→ **Goal**:
Using the listing below, set down each line from the line containing "The Blender code for this object" through the line containing "over the pole.", both ends included, exactly and with nothing added.

→ **Dataset records**:
########################################

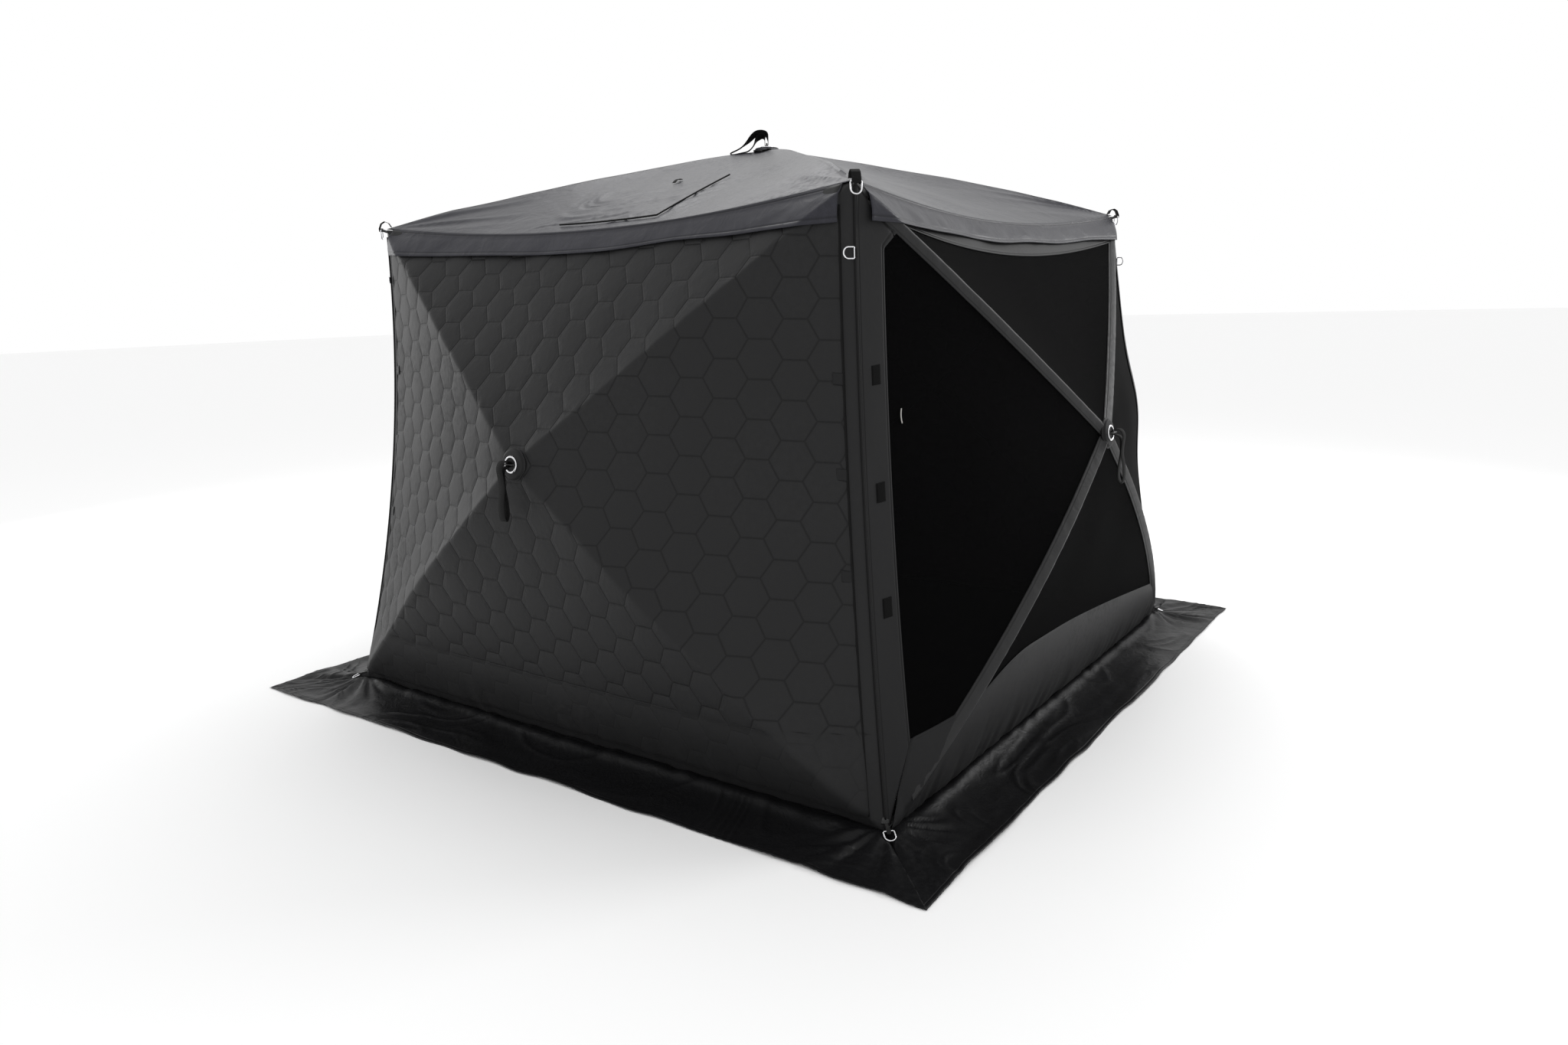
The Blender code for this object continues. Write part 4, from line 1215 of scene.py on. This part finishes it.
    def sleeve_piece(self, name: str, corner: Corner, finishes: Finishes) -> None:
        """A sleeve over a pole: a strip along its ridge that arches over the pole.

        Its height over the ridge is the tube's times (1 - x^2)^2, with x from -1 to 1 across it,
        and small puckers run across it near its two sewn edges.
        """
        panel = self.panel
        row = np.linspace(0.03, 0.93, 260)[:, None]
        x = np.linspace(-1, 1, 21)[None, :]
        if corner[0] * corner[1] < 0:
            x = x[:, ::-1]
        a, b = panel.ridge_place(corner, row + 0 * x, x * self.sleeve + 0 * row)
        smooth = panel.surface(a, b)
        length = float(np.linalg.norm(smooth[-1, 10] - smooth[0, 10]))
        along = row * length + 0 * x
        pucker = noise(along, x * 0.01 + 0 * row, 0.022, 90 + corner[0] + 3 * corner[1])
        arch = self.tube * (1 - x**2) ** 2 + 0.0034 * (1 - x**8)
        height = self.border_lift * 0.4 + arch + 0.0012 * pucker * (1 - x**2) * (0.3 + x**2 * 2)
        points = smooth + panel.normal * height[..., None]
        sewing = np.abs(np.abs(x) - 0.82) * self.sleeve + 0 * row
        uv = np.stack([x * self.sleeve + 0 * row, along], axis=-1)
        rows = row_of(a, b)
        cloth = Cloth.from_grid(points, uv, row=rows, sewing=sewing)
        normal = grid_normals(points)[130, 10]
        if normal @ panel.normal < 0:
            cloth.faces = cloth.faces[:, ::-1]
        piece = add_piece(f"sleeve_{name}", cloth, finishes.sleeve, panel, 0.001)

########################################

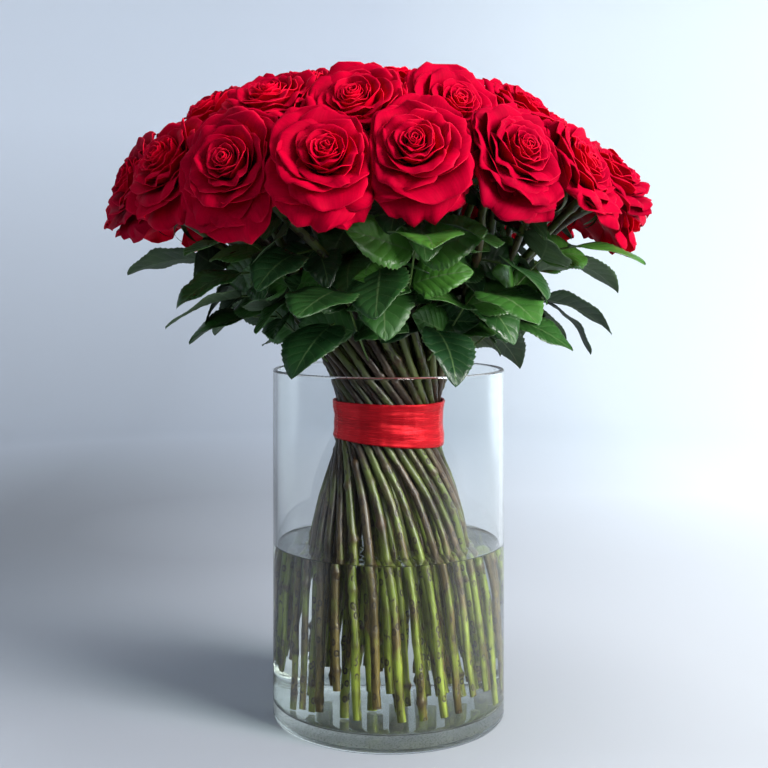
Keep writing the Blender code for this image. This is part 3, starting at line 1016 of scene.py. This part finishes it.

########################################

→ **Task output**:
The Blender code for this object continues. Write part 4, from line 1215 of scene.py on. This part finishes it.
    def sleeve_piece(self, name: str, corner: Corner, finishes: Finishes) -> None:
        """A sleeve over a pole: a strip along its ridge that arches over the pole.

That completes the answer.